O pregador da Cúria Pontifícia, Raniero Cantalamessa, (pregador com é e não com e fechado, como ouvi nas notícias da Antena 1 da RDP, neste sábado de manhã cedo) fez uma homilia na sexta-feira em que, como é sabido, desencadeou a reacção de alguns sectores judaicos, por causa de uma curta passagem em que citou parte de uma carta que havia recebido de um amigo judeu.
O teólogo e pregador já pediu desculpas pelo ruído que originou e, para futuro, do episódio pocuo mais restará.
Mas o que a maioria dos consumidores dos media - que não pode ou não se dá ao trabalho de ir às fontes - ficou sem saber foi que Cantalamessa fez, na mesma homilia, e de forma muito mais funda e veemente do que relativamente à citada carta de apoio de um judeu ao papa, uma reflexão sobre a violência com uma concretização como raramente se faz em instâncias como aquela em que interveio.

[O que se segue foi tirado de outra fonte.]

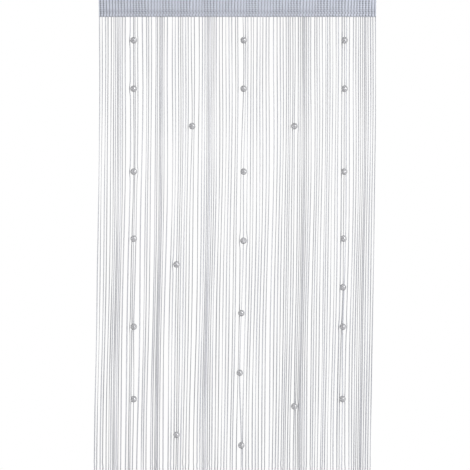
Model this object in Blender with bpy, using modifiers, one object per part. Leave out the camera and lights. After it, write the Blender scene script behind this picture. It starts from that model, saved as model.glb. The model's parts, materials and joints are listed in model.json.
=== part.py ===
"""A bead curtain's cloth: a knitted heading folded into a rod pocket, and the strings sewn behind its lower edge.

Metres, +Z up, front towards -Y. The origin is the middle of the heading's top edge, so a drop is a depth below it.
"""

import math
import random
from collections import namedtuple

import bmesh
import bpy
import numpy as np

WIDTH = 0.900
DROP = 2.000
HEADING_HEIGHT = 0.075

SHEET = 0.0015  # thickness of the knitted band, one layer
GAP = 0.0003  # left between pieces that touch

POCKET_RADIUS = 0.0095  # inside, at the pocket's round top
POCKET_CENTRE = SHEET + POCKET_RADIUS
POCKET_BELLY = 0.35  # how much fuller than straight the pocket's walls hang
SEAM_DROP = 0.052  # where the two layers of the pocket meet
HEM_DROP = 0.057  # where the back layer ends, under the seam
ARC_STEPS = 8
WALL_STEPS = 4
HEADING_STEPS = 24

TAPE_TOP = HEM_DROP + 0.0005
TAPE_END = HEADING_HEIGHT - 0.001
STRING_COUNT = 104
STRING_WIDTH = 0.0024
STRING_THICKNESS = 0.0018
STRING_INSET = 0.0016  # the outermost strings, in from the heading's ends
STRING_LEVELS = (0.30, 0.62, 0.86, 1.10, 1.36, 1.66)  # drops where a string may turn
CENTRED_DROP = 0.30  # from here down the strings hang plumb under the pocket
UNEVEN_CUT = 0.008  # how much shorter than the longest the shortest string is

SWAY = 0.0168  # how far the strings have blown towards -X
SWAY_START, SWAY_STOP = 0.36, 1.63  # drops between which they lean

Crowd = namedtuple("Crowd", "middle reach share")
CROWDS = (  # where the strings bunch, share above 0, or part, share below 0
    Crowd(middle=-0.386, reach=0.013, share=0.90),
    Crowd(middle=-0.356, reach=0.008, share=-0.50),
    Crowd(middle=-0.336, reach=0.008, share=0.40),
    Crowd(middle=-0.310, reach=0.010, share=-0.50),
    Crowd(middle=-0.292, reach=0.007, share=0.30),
    Crowd(middle=-0.275, reach=0.008, share=-0.35),
    Crowd(middle=-0.250, reach=0.011, share=1.05),
    Crowd(middle=-0.219, reach=0.016, share=-0.35),
    Crowd(middle=-0.185, reach=0.010, share=0.40),
    Crowd(middle=-0.128, reach=0.010, share=-0.40),
    Crowd(middle=-0.091, reach=0.012, share=1.00),
    Crowd(middle=-0.028, reach=0.008, share=-0.15),
    Crowd(middle=0.010, reach=0.010, share=-0.25),
    Crowd(middle=0.112, reach=0.016, share=-0.30),
    Crowd(middle=0.166, reach=0.010, share=0.45),
    Crowd(middle=0.216, reach=0.015, share=1.00),
    Crowd(middle=0.242, reach=0.007, share=-0.35),
    Crowd(middle=0.257, reach=0.008, share=0.30),
    Crowd(middle=0.294, reach=0.010, share=0.35),
    Crowd(middle=0.331, reach=0.007, share=-0.25),
    Crowd(middle=0.346, reach=0.008, share=0.50),
    Crowd(middle=0.372, reach=0.010, share=-0.30),
    Crowd(middle=0.407, reach=0.017, share=0.70),
    Crowd(middle=0.440, reach=0.008, share=0.30),
)
UNEVEN_RANK = 0.16  # a string's own shift, as a share of the space to the next one
WANDER_RANK = 0.12  # the same for the slow wander that neighbours share
WANDER_STRINGS = 17.0  # strings from one wander to the next
WANDER_LENGTH = 0.90  # and drop from one wander to the next

HEADING_GREY = (0.50, 0.525, 0.60, 1.0)
STRING_GREY = (0.395, 0.40, 0.43, 1.0)


def clear_scene():
    for thing in list(bpy.data.objects):
        bpy.data.objects.remove(thing, do_unlink=True)


def cloth_material(name, colour):
    material = bpy.data.materials.new(name)
    material.use_nodes = True
    shader = material.node_tree.nodes["Principled BSDF"]
    shader.inputs["Base Color"].default_value = colour
    shader.inputs["Roughness"].default_value = 0.8
    shader.inputs["Metallic"].default_value = 0.0
    return material


def object_from(bm, name, collection, material):
    mesh = bpy.data.meshes.new(name)
    bm.to_mesh(mesh)
    bm.free()
    mesh.materials.append(material)
    piece = bpy.data.objects.new(name, mesh)
    collection.objects.link(piece)
    return piece


def lie(x):
    """How far the heading stands off a straight line, towards +Y, as it hangs slack between its ends."""
    return 0.0005 * math.sin(14.0 * x + 0.6) + 0.0003 * math.sin(31.0 * x)


def pocket_wall(radius, foot):
    """The pocket's wall on one side, as (half depth, drop) from beside the rod down to the seam."""
    wall = []
    for step in range(WALL_STEPS + 1):
        share = step / WALL_STEPS
        fullness = (1 - share) * (1 + POCKET_BELLY * share)
        drop = POCKET_CENTRE + (SEAM_DROP - POCKET_CENTRE) * share
        wall.append((foot + (radius - foot) * fullness, drop))
    return wall


def pocket_outline(radius, foot):
    """(y, drop) from the seam up the front wall, over the top and down the back wall to the seam."""
    wall = pocket_wall(radius, foot)
    front = [(-depth, drop) for depth, drop in reversed(wall)]
    top = []
    for step in range(1, ARC_STEPS):
        angle = math.pi * step / ARC_STEPS
        top.append((-radius * math.cos(angle), POCKET_CENTRE - radius * math.sin(angle)))
    return front + top + wall


def heading_outlines():
    """The band's cross-section: its outer outline, and the pocket inside it."""
    outer = [(-SHEET, HEADING_HEIGHT)]
    outer += pocket_outline(POCKET_RADIUS + SHEET, SHEET)
    outer += [(SHEET, HEM_DROP), (0.0, HEM_DROP), (0.0, HEADING_HEIGHT)]
    inner = pocket_outline(POCKET_RADIUS, 0.0)[:-1]
    return outer, inner


def closed_outline(bm, points, x):
    ring = [bm.verts.new((x, y + lie(x), -drop)) for y, drop in points]
    return [bm.edges.new((ring[i - 1], ring[i])) for i in range(len(ring))]


def make_heading(collection):
    """Knitted band: one layer below the seam, and above it folded to the back into a pocket open at both ends."""
    bm = bmesh.new()
    edges = []
    for outline in heading_outlines():
        edges += closed_outline(bm, outline, -WIDTH / 2)
    ends = [edges]
    for step in range(HEADING_STEPS):
        before = WIDTH * (step / HEADING_STEPS - 0.5)
        after = WIDTH * ((step + 1) / HEADING_STEPS - 0.5)
        made = bmesh.ops.extrude_edge_only(bm, edges=edges)["geom"]
        edges = [part for part in made if isinstance(part, bmesh.types.BMEdge)]
        moved = [part for part in made if isinstance(part, bmesh.types.BMVert)]
        slack = lie(after) - lie(before)
        bmesh.ops.translate(bm, verts=moved, vec=(after - before, slack, 0.0))
    ends.append(edges)
    for end in ends:
        bmesh.ops.triangle_fill(bm, edges=end, use_beauty=True)
    bmesh.ops.recalc_face_normals(bm, faces=bm.faces)
    return object_from(bm, "heading", collection, cloth_material("heading_knit", HEADING_GREY))


def string_places():
    """Two lists to look up where a string hangs: its share of all the strings, and its distance from the middle."""
    along = np.linspace(STRING_INSET - WIDTH / 2, WIDTH / 2 - STRING_INSET, 1801)
    closeness = np.ones_like(along)
    for crowd in CROWDS:
        closeness += crowd.share * np.exp(-(((along - crowd.middle) / crowd.reach) ** 2))
    counted = np.concatenate(([0.0], np.cumsum((closeness[1:] + closeness[:-1]) / 2)))
    return counted / counted[-1], along


def lean(drop):
    """How far the strings have blown towards +X at this drop."""
    share = min(max((drop - SWAY_START) / (SWAY_STOP - SWAY_START), 0.0), 1.0)
    return -SWAY * share * share * (3 - 2 * share)


def string_x(places, rank, own_shift, drop):
    """Where the string of this rank, counted from -X, hangs at this drop."""
    wave = 2 * math.pi * (drop / WANDER_LENGTH + rank / WANDER_STRINGS)
    held = min(drop / CENTRED_DROP, 1.0)  # the tape holds the strings' upper ends
    shifted = rank + own_shift + WANDER_RANK * held * math.sin(wave)
    return float(np.interp(shifted / (STRING_COUNT - 1), *places)) + lean(drop)


def string_y(x, drop):
    """The middle of a string's thickness: behind the heading at its edge, plumb under the pocket lower down."""
    behind = GAP + STRING_THICKNESS / 2 + lie(x)
    return behind * max(1 - drop / CENTRED_DROP, 0.0) if drop > HEADING_HEIGHT else behind


def make_strings(collection):
    """All the strings and the tape that joins them, as one comb: a flat grid whose gaps are cut out, made solid."""
    chance = random.Random(7)
    places = string_places()
    shifts = [chance.uniform(-UNEVEN_RANK, UNEVEN_RANK) for _ in range(STRING_COUNT)]
    cuts = [chance.uniform(0.0, UNEVEN_CUT) for _ in range(STRING_COUNT)]
    shifts[0] = shifts[-1] = cuts[STRING_COUNT // 3] = 0.0
    drops = (TAPE_TOP, TAPE_END) + STRING_LEVELS + (DROP,)
    columns, rows = 2 * STRING_COUNT - 1, len(drops) - 1

    bm = bmesh.new()
    bmesh.ops.create_grid(bm, x_segments=columns, y_segments=rows, size=0.5)
    spaces = []
    for face in bm.faces:
        middle = face.calc_center_median()
        between = int((middle.x + 0.5) * columns) % 2 == 1
        if between and middle.y < 0.5 - 1 / rows:
            spaces.append(face)
    bmesh.ops.delete(bm, geom=spaces, context="FACES")

    for vert in bm.verts:
        column = round((vert.co.x + 0.5) * columns)
        row = round((0.5 - vert.co.y) * rows)
        rank, side = divmod(column, 2)
        drop = drops[row] - (cuts[rank] if row == rows else 0.0)
        x = string_x(places, rank, shifts[rank], max(drop, 0.0))
        vert.co = (x + (side - 0.5) * STRING_WIDTH, string_y(x, drop), -drop)
    bmesh.ops.recalc_face_normals(bm, faces=bm.faces)

    strings = object_from(bm, "strings", collection, cloth_material("string_yarn", STRING_GREY))
    solid = strings.modifiers.new("thickness", "SOLIDIFY")
    solid.thickness = STRING_THICKNESS
    solid.offset = 0.0
    return strings


def make_curtain():
    clear_scene()
    collection = bpy.data.collections.new("bead_curtain")
    bpy.context.scene.collection.children.link(collection)
    make_heading(collection)
    make_strings(collection)


make_curtain()
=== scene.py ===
"""Looks of a bead curtain: a knitted heading with a rod pocket, a fringe of strings, and beads on them.

Metres, +Z up, front towards -Y. The heading's top edge is at height 0, so a drop is a depth below it.
"""

import json
import math
import random
from collections import namedtuple

import bmesh
import bpy
import numpy as np
from mathutils import Matrix, Vector


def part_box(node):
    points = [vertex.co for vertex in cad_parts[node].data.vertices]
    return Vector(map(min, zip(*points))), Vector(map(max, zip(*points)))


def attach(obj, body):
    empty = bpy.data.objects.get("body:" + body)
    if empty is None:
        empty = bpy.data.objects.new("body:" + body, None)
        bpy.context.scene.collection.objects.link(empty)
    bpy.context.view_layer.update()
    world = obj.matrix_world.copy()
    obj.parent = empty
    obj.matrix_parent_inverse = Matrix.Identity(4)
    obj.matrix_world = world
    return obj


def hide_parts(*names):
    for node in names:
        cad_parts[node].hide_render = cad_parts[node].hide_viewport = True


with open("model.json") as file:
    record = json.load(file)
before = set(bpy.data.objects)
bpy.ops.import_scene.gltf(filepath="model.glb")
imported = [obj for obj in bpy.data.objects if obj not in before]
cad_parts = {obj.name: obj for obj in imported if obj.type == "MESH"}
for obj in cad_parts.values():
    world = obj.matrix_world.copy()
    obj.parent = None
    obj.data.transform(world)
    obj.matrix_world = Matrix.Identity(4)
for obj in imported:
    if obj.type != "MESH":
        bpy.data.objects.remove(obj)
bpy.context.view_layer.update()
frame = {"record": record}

# Camera
# It looks straight at the curtain through a long lens. The heading's width in the picture sets the scale.
# The picture's edges cut off the top of the heading and the lower part of the strings.
FRAME_PIXELS = 470
HEADING_PIXELS = (99, 376)  # where the heading's two ends are in the picture
HIDDEN_TOP = 0.0198  # height of heading above the picture's upper edge
LENS, SENSOR = 100.0, 36.0

heading_low, heading_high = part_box("heading")
WIDTH = heading_high.x - heading_low.x
PIXEL = WIDTH / (HEADING_PIXELS[1] - HEADING_PIXELS[0])
view_side = FRAME_PIXELS * PIXEL
view_centre = Vector(((FRAME_PIXELS - sum(HEADING_PIXELS)) / 2 * PIXEL, 0.0, -HIDDEN_TOP - view_side / 2))

camera_data = bpy.data.cameras.new("camera")
camera_data.lens = LENS
camera_data.sensor_width = SENSOR
camera = bpy.data.objects.new("camera", camera_data)
camera.location = view_centre + Vector((0.0, -view_side * LENS / SENSOR, 0.0))
camera.rotation_euler = (math.pi / 2, 0.0, 0.0)
bpy.context.scene.collection.objects.link(camera)
bpy.context.scene.camera = camera
bpy.context.scene.view_settings.view_transform = "Standard"

# Studio
# A pale round floor just below the strings' ends, in a white room. The room's own light is softer than the
# white that the camera sees. It is brightest level with the curtain, behind it and on the left. Softboxes
# stand on the right, in front and behind.
FLOOR_RADIUS, FLOOR_SIDES, FLOOR_CLEARANCE = 2.4, 96, 0.015
FLOOR_GREY, FLOOR_ROUGHNESS = (0.33, 0.33, 0.335, 1.0), 0.9
FLOOR_GLOW = 0.58  # it glows a little, so that it is pale in every view
WHITE = (1.0, 1.0, 1.0, 1.0)
ROOM_LIGHT = ((0.0, 0.20), (0.38, 0.30), (0.52, 0.45), (0.66, 0.26), (1.0, 0.12))  # from below to above
BACKDROP_RISE, BACKDROP_LIGHT = (0.2, 0.7), 0.9  # towards +Y, and how much brighter it is there
SIDE_RISE, LEFT_LIGHT, RIGHT_CHANGE = (-0.6, 0.6), 1.3, -0.8  # towards +X, where it is darker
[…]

Referindo-se ao sacrifício de Cristo, considerou que ele "contém uma mensagem formidável para o mundo de hoje". "Grita para o mundo - explicou - que a violência é um resíduo arcaico, uma regressão a estágios primitivos e superados da história humana e, em se tratando de crentes, um retardamento censurável e escandaloso frente à tomada de consciência do salto de qualidade operado por Cristo".
O P. Cantalamessa faz, depois, notar que a nossa cultura, que se mostra contrária à violência, é, por outro lado, e paradoxalmente, a primeira a promovê-la "nas páginas dos jornais ou nos programas de televisão". Exemplos do mecanismo da violência, temo-los, conforme explicitou, "nos estádios de futebol, no bullying nas escolas e em certas manifestações públicas que deixam um rastro de destruição por onde passam. Uma geração de jovens que teve o raríssimo privilégio de não ter conhecido uma verdadeira guerra e de não terem sido jamais convocados às armas, diverte-se (por que se trata de uma brincadeira, ainda que estúpida e eventualmente trágica) inventando pequenas guerras, impelidos pelos mesmos instintos que moviam as hordas primordiais".
A reflexão do teólogo vai mais longe quando se debruça sobre o problema da violência contra a mulher e da violência doméstica:
"Trata-se de uma violência - explicou ele - que se torna ainda mais grave quando cometida no abrigo e na intimidade do lar, frequentemente justificada com base em preconceitos pseudo-religiosos e culturais. As vítimas encontram-se desesperadamente sós e indefesas. Somente hoje, graças ao apoio das muitas associações e instituições, é que algumas mulheres encontram forças para denunciar seus agressores. Muito dessa violência tem um fundo sexual. É o macho que acredita demonstrar sua virilidade ao submeter a mulher, sem se dar conta de que, desse modo, evidencia tão simplesmente sua insegurança e sua covardia".
E o P. Raniero Cantalamessa termina, ainda sobre este assunto, deste modo:
"João Paulo II inaugurou a prática de pedir perdão por erros colectivos. Um desses pedidos de perdão, talvez entre os mais justos e necessários, é o perdão que uma metade da humanidade deveria pedir à outra metade, os homens às mulheres. Esse pedido não deve permanecer genérico ou abstracto. Deve levar a gestos concretos de conversão, a palavras de desculpas e de reconciliação no seio da família e da sociedade."